A very important consideration in all this is to engineer forex demand to fall below supply in order to guarantee sale of surplus forex to CBN to steadily swell external reserves. Nigeria’s external reserves belong to the federal government and should be construed as FG’s internally generated forex revenue (IGFR). At least two policy implications arise therefrom. One, FA dollar accruals should be shared by secure means in full for the beneficiaries to transact in the FM. Two, the currently wrongly styled CBN external reserves should be immediately absorbed as federal IGFR. International best practice instructs that three months’ import cover be made handy to take care of possible dips in the balance of payments.

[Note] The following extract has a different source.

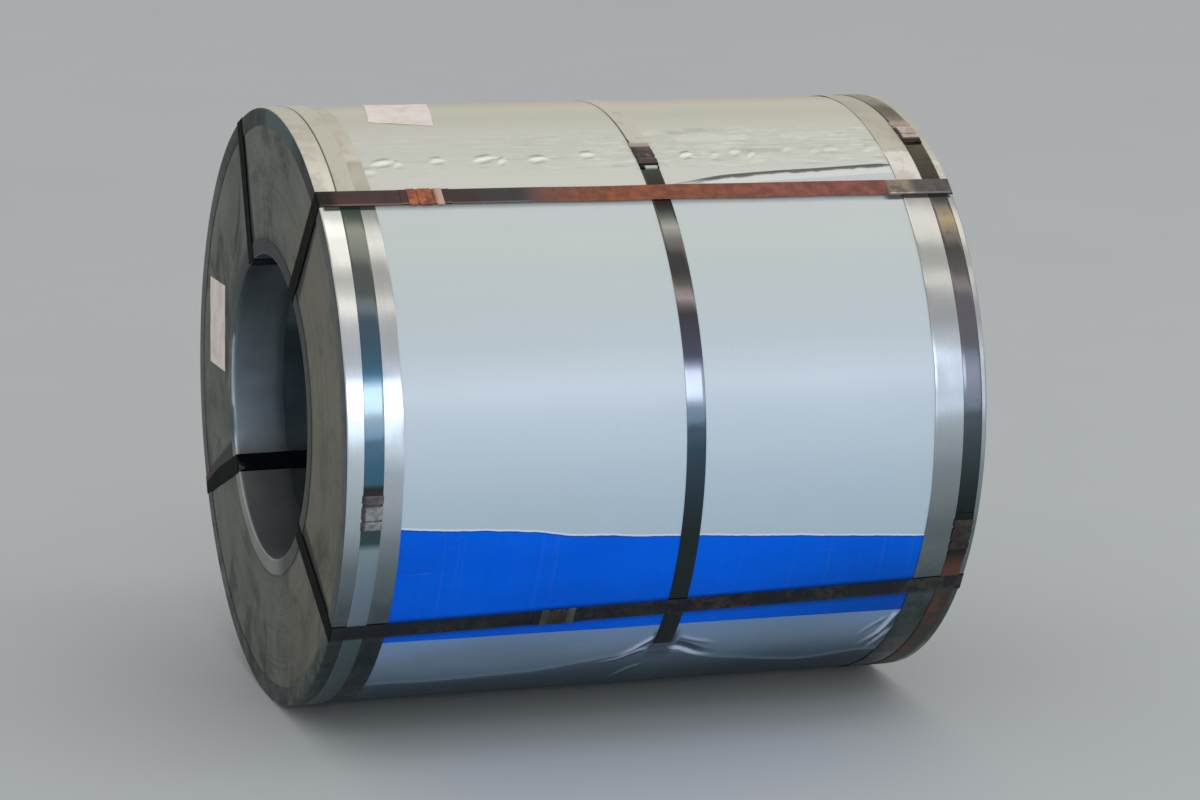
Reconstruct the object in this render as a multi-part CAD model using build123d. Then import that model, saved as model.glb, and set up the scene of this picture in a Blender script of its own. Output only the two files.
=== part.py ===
from build123d import *
import os
from math import atan2, cos, degrees, hypot, radians, sin

# Packaged steel coil lying on its side. Millimetres, +Z up.
# Origin: the middle of the bore axis. +X runs along the bore axis, from the end that carries the label to the other end.
# Angles around the axis start at the top (+Z) and grow towards the front (-Y): 90 is the front, 180 the floor side.

# ---- driving dimensions -------------------------------------------------
strip_width = 1067.0      # length of the wound strip along the axis (42 inch strip)
bore_diameter = 508.0     # inside diameter of the winding (20 inch mandrel)
coil_radius = 491.0       # outside radius of the winding

liner_t = 1.0             # sheet sleeve inside the bore
wrap_t = 1.0              # outer sheet wrapped round the winding
disc_t = 1.5              # cover disc on each end
ring_t = 1.0              # sheet thickness of the L-section edge rings
ring_leg = 90.0           # leg of an edge ring along the axis, outside and in the bore
outer_ring_end_leg = 30.0 # leg of an outer ring on the end face
inner_ring_end_leg = 26.0 # leg of an inner ring on the end face
ring_corner = 2.5         # outside radius of the rings' rolled corner

strap_w = 32.0            # steel strap width
strap_t = 0.9             # steel strap thickness
eye_corner = 3.3          # outside bend radius of the straps that go through the bore

# Straps round the body, each in a slightly tilted plane: (mean X of its middle, swing along X at the top, swing at the front)
body_straps = {"left": (-493.0, 7.5, 0.0), "middle": (34.9, -6.6, 0.0), "right": (503.7, 0.0, 8.0)}
# Straps through the bore, pulled on by hand and so a little askew:
# (outside at the left end, outside at the right end, in the bore at the left end, in the bore at the right end), degrees
eye_straps = {
    "top_front": (36.4, 37.6, 32.5, 34.0),
    "bottom_front": (123.9, 120.3, 129.0, 126.0),
    "bottom_rear": (241.0, 243.0, 234.8, 237.8),
    "top_rear": (334.0, 332.0, 330.5, 329.5),
}

seal_len = 57.0           # crimped seal, along the strap
seal_t = 0.9              # seal sheet
seal_gap = 0.2            # side clearance between the strap edge and the seal flange
tail_len = 82.0           # length over which the two strap ends lie on each other at a seal

body_seals = {            # name: (strap, angle)
    "body_seal_left": ("left", 97.0),
    "body_seal_middle": ("middle", 25.9),
    "body_seal_right_upper": ("right", 20.2),
    "body_seal_right_lower": ("right", 108.5),
}
eye_seals = {             # name: (strap, position along X)
    "eye_seal_top_front": ("top_front", -361.0),
    "eye_seal_bottom_front": ("bottom_front", -164.0),
    "eye_seal_bottom_rear": ("bottom_rear", -205.0),
    "eye_seal_top_rear": ("top_rear", -318.0),
}

label_t = 0.3             # paper label thickness
end_label = (108.0, 150.0, 362.0, 66.0)        # width (Y), height (Z), centre Y, centre Z
top_label = (105.0, 172.0, -329.0, 2.0, -12.0)  # width, length round the body, centre X, angle, twist in its own plane

# ---- derived stations ---------------------------------------------------
half = strip_width / 2
bore_r = bore_diameter / 2
liner_r = bore_r - liner_t            # sleeve inside radius
wrap_r = coil_radius + wrap_t         # wrap outside radius
disc_x = half + disc_t                # outer face of a cover disc
ring_r = wrap_r + ring_t              # outside radius of the outer rings
eye_r = liner_r - ring_t              # clear radius inside the inner rings
ring_x = disc_x + ring_t              # outer face of the ring legs on the end
strap_r = ring_r + strap_t            # top of a body strap that lies on a ring


def ring_solid(x0, x1, r0, r1):
    """Plain turned ring about the X axis."""
    with BuildPart() as p:
        with BuildSketch(Plane.XZ):
            with Locations(((x0 + x1) / 2, (r0 + r1) / 2)):
                Rectangle(x1 - x0, r1 - r0)
        revolve(axis=Axis.X)
    return p.part


def turned(points, corner, radius):
    """Turned solid about the X axis from a polygon of (x, r) points, with one rounded corner."""
    with BuildPart() as p:
        with BuildSketch(Plane.XZ):
            with BuildLine():
                Polyline(*points, close=True)
            make_face()
            fillet([v for v in vertices() if abs(v.X - corner[0]) < 1e-4 and abs(v.Y - corner[1]) < 1e-4], radius)
        revolve(axis=Axis.X)
    return p.part


def at_angle(shape, deg):
    """Turns a shape built at the top (+Z) to an angle, towards the front for positive angles."""
    return shape.rotate(Axis.X, deg)


def slab(width, r0, r1, x_len, x_mid=0.0):
    """Box over the top of the axis: width across Y, from r0 to r1 in Z."""
    return Pos(x_mid, 0, (r0 + r1) / 2) * Box(x_len, width, r1 - r0)


def rounded_annulus(x_out, r_in, r_out, corner):
    """Turned solid whose section is a rectangle with rounded corners."""
    with BuildPart() as p:
        with BuildSketch(Plane.XZ):
            with Locations((0, (r_in + r_out) / 2)):
                RectangleRounded(2 * x_out, r_out - r_in, corner)
        revolve(axis=Axis.X)
    return p.part


def tilted_slab(name, width):
    """Endless plate across the axis that holds a body strap: its middle plane follows the strap's tilt."""
    x, top_swing, front_swing = body_straps[name]
    n = Vector(1, front_swing / ring_r, -top_swing / ring_r)
    return Plane(origin=(x, 0, 0), z_dir=n) * Box(1400, 1400, width)


def body_x(name, deg):
    """X of a body strap's middle at an angle."""
    x, top_swing, front_swing = body_straps[name]
    return x + top_swing * cos(radians(deg)) + front_swing * sin(radians(deg))


def on_circle(r, deg):
    """(y, z) of a point at radius r and an angle."""
    return (-r * sin(radians(deg)), r * cos(radians(deg)))


def run_slab(r0, r1, left_deg, right_deg, r_mid):
    """Box that holds one run along the axis: it lies over the line from left_deg at one end to right_deg at the other."""
    mean = (left_deg + right_deg) / 2
    side = -r_mid * sin(radians(right_deg - mean))
    skew = degrees(atan2(side, ring_x))
    box = Rot(0, 0, skew) * Pos(0, 0, (r0 + r1) / 2) * Box(2 * ring_x + 40, strap_w, r1 - r0)
    return box.rotate(Axis.X, mean)


def end_slab(side, outer_deg, bore_deg):
    """Box that holds the run over one end face, from the outside edge to the bore edge."""
    y0, z0 = on_circle(strap_r + strap_t / 2, outer_deg)
    y1, z1 = on_circle(eye_r - strap_t / 2, bore_deg)
    length = hypot(y1 - y0, z1 - z0)
    turn = degrees(atan2(-(y0 - y1), z0 - z1))
    box = Box(12, strap_w, length + 2).rotate(Axis.X, turn)
    return Pos(side * (ring_x + strap_t - eye_corner + 6), (y0 + y1) / 2, (z0 + z1) / 2) * box


def eye_angle(name, x):
    """Angle of a strap's outside run at a station along the axis."""
    left, right = eye_straps[name][:2]
    return left + (right - left) * (x + ring_x) / (2 * ring_x)


def eye_skew(name):
    """Angle of a strap's outside run to the axis, seen from outside."""
    left, right = eye_straps[name][:2]
    return degrees(atan2(-strap_r * sin(radians((right - left) / 2)), ring_x))


def body_band(name, r0, r1, width):
    """Band round the body between two radii, in the tilted plane of a body strap."""
    x = body_straps[name][0]
    return ring_solid(x - 60, x + 60, r0, r1) & tilted_slab(name, width)


def doubled_arc(name, r_base, deg):
    """Second layer of strap where its two ends overlap, round the body."""
    return body_band(name, r_base, r_base + strap_t, strap_w) & at_angle(slab(tail_len, r_base - 20, r_base + 20, 140, body_straps[name][0]), deg)


def seal_round(name, r_base, deg):
    """Crimped seal over a doubled body strap: a curved channel, open towards the coil."""
    inner = strap_w / 2 + seal_gap
    outer = inner + seal_t
    top = r_base + 2 * strap_t
    body = body_band(name, r_base + 0.15, top + seal_t, 2 * outer) - body_band(name, r_base - 1, top, 2 * inner)
    return body & at_angle(slab(seal_len, r_base - 20, r_base + 20, 140, body_straps[name][0]), deg)


def place_along(shape, name, x_mid):
    """Puts a shape built at the top, at x_mid, on a strap's outside run."""
    turned_shape = Pos(x_mid, 0, 0) * Rot(0, 0, eye_skew(name)) * Pos(-x_mid, 0, 0) * shape
    return at_angle(turned_shape, eye_angle(name, x_mid))


def seal_along(r_base, x_mid, name):
    """Crimped seal over a doubled eye strap, which runs along X."""
    inner = strap_w / 2 + seal_gap
    outer = inner + seal_t
    top = r_base + 2 * strap_t
    shell = ring_solid(x_mid - seal_len / 2, x_mid + seal_len / 2, r_base + 0.15, top + seal_t) & slab(2 * outer, r_base - 20, r_base + 20, seal_len + 10, x_mid)
    core = ring_solid(x_mid - seal_len, x_mid + seal_len, r_base - 2, top) & slab(2 * inner, r_base - 20, r_base + 20, 2 * seal_len + 10, x_mid)
    return place_along(shell - core, name, x_mid)


def outer_edge_ring(side):
    """L-section ring over the outside edge. side is -1 for the label end, 1 for the other."""
    s = side
    pts = [(s * (ring_x - ring_leg), wrap_r), (s * disc_x, wrap_r), (s * disc_x, ring_r - outer_ring_end_leg),
           (s * ring_x, ring_r - outer_ring_end_leg), (s * ring_x, ring_r), (s * (ring_x - ring_leg), ring_r)]
    return turned(pts, (s * ring_x, ring_r), ring_corner)


def inner_edge_ring(side):
    """L-section ring over the bore edge."""
    s = side
    pts = [(s * (ring_x - ring_leg), eye_r), (s * ring_x, eye_r), (s * ring_x, eye_r + inner_ring_end_leg),
           (s * disc_x, eye_r + inner_ring_end_leg), (s * disc_x, liner_r), (s * (ring_x - ring_leg), liner_r)]
    return turned(pts, (s * ring_x, eye_r), ring_corner)


parts = {}

# the wound strip: one turned solid with its bore
parts["coil"] = ring_solid(-half, half, bore_r, coil_radius)

# packaging sheets
parts["bore_liner"] = ring_solid(-half, half, liner_r, bore_r)
parts["outer_wrap"] = ring_solid(-half, half, coil_radius, wrap_r)
parts["end_disc_left"] = ring_solid(-disc_x, -half, liner_r, wrap_r)
parts["end_disc_right"] = ring_solid(half, disc_x, liner_r, wrap_r)
parts["outer_ring_left"] = outer_edge_ring(-1)
parts["outer_ring_right"] = outer_edge_ring(1)
parts["inner_ring_left"] = inner_edge_ring(-1)
parts["inner_ring_right"] = inner_edge_ring(1)

# straps round the body: the outer two lie on the rings, the middle one on the wrap
for name in body_straps:
    base = wrap_r if name == "middle" else ring_r
    strap = body_band(name, base, base + strap_t, strap_w)
    for seal, (owner, deg) in body_seals.items():
        if owner == name:
            strap = strap + doubled_arc(name, base + strap_t, deg)
            parts[seal] = seal_round(name, base, deg)
    parts["body_strap_" + name] = strap

# straps through the bore: closed loops over both ends
shell = rounded_annulus(ring_x + strap_t, eye_r - strap_t, strap_r + strap_t, eye_corner)
shell = shell - rounded_annulus(ring_x, eye_r, strap_r, eye_corner - strap_t)
for name, (out_left, out_right, bore_left, bore_right) in eye_straps.items():
    runs = run_slab(strap_r - 3, strap_r + 20, out_left, out_right, strap_r)
    runs += run_slab(eye_r - 20, eye_r + 2.2, bore_left, bore_right, eye_r)
    runs += end_slab(-1, out_left, bore_left)
    runs += end_slab(1, out_right, bore_right)
    strap = shell & runs
    for seal, (owner, x) in eye_seals.items():
        if owner == name:
            top = strap_r + strap_t
            layer = ring_solid(x - tail_len / 2, x + tail_len / 2, top, top + strap_t) & slab(strap_w, 0, top + 50, tail_len + 10, x)
            strap = strap + place_along(layer, name, x)
            parts[seal] = seal_along(strap_r, x, name)
    parts["eye_strap_" + name] = strap

# blank paper labels
w, h, y, z = end_label
parts["label_end"] = Pos(-disc_x - label_t / 2, y, z) * Box(label_t, w, h)
w, h, x, deg, twist = top_label
patch = ring_solid(x - 200, x + 200, wrap_r, wrap_r + label_t) & (Pos(x, 0, wrap_r) * Rot(0, 0, twist) * Box(w, h, 60))
parts["label_top"] = at_angle(patch, deg)

os.makedirs("parts", exist_ok=True)
for name, shape in parts.items():
    export_step(shape, "parts/" + name + ".step")
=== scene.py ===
import math

import bmesh
import bpy
import numpy as np
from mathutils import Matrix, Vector


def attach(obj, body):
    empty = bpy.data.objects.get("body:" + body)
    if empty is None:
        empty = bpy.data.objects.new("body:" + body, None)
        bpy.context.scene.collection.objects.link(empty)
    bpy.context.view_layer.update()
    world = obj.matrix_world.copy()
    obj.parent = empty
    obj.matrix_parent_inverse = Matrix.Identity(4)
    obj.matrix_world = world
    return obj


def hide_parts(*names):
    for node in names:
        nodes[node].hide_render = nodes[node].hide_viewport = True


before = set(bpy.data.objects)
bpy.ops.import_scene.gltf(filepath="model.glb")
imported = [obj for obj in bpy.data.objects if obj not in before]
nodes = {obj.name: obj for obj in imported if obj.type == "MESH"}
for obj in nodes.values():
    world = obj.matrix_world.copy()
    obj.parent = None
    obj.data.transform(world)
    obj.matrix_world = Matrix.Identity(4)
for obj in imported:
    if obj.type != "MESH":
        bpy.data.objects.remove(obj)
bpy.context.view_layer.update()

# ---------------------------------------------------------------- sizes, millimetres (as the CAD has them)
HALF = 533.5
COIL_R = 491.0
WRAP_R = 492.0
RING_R = 493.0
STRAP_R = 493.9
LINER_R = 253.0
EYE_R = 252.0
DISC_X = 535.0
RING_X = 536.0
LEG = 90.0
STRAP_W = 32.0
STRAP_T = 0.9
BODY = {"left": (-493.0, 7.5, 0.0), "middle": (34.9, -6.6, 0.0), "right": (503.7, 0.0, 8.0)}  # mean x, swing at the top, at the front
BODY_SEALS = {
    "body_seal_left": ("left", 97.0),
    "body_seal_middle": ("middle", 25.9),
    "body_seal_right_upper": ("right", 20.2),
    "body_seal_right_lower": ("right", 108.5),
}
EYE = {
    "top_front": (36.4, 37.6, 32.5, 34.0),
    "bottom_front": (123.9, 120.3, 129.0, 126.0),
    "bottom_rear": (241.0, 243.0, 234.8, 237.8),
    "top_rear": (334.0, 332.0, 330.5, 329.5),
}
EYE_SEALS = {
    "eye_seal_top_front": ("top_front", -361.0),
    "eye_seal_bottom_front": ("bottom_front", -164.0),
    "eye_seal_bottom_rear": ("bottom_rear", -205.0),
    "eye_seal_top_rear": ("top_rear", -318.0),
}
FLOOR_Z = -0.4940


def body_x(name, deg):
    """Axial position of a body strap's middle at an angle."""
    x, top, front = BODY[name]
    a = np.radians(deg)
    return x + top * np.cos(a) + front * np.sin(a)


# ---------------------------------------------------------------- mesh helpers
def polar(x, r, deg):
    """Row-frame points in metres from millimetres and degrees from the top towards the front."""
    a = np.radians(deg)
    x, r, a = np.broadcast_arrays(np.asarray(x, float), np.asarray(r, float), a)
    return np.stack([x, -r * np.sin(a), r * np.cos(a)], -1) * 0.001


def smooth(a, b, x):
    t = np.clip((np.asarray(x, float) - a) / (b - a), 0, 1)
    return t * t * (3 - 2 * t)


def bump(x, mid, half):
    """1 at mid, falling smoothly to 0 at half either side."""
    return smooth(half, 0, np.abs(np.asarray(x, float) - mid))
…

Outside that limit, the federal administration may approach the National Assembly to appropriate a part of the external reserves from time to time to execute infrastructural projects and to settle duly verified joint venture cash calls, thereby foreclosing any debt financing arrangement that would practically dilute Nigeria’s stake in the oil operations as well as to supplement the sovereign wealth fund (which should be fully FG-owned) and to meet other sundry external commitments.
And so, the country’s essential requirements of forex are well within what is available or can be easily generated inside a Nigerian economy whose finally freed real sector will be in full bloom.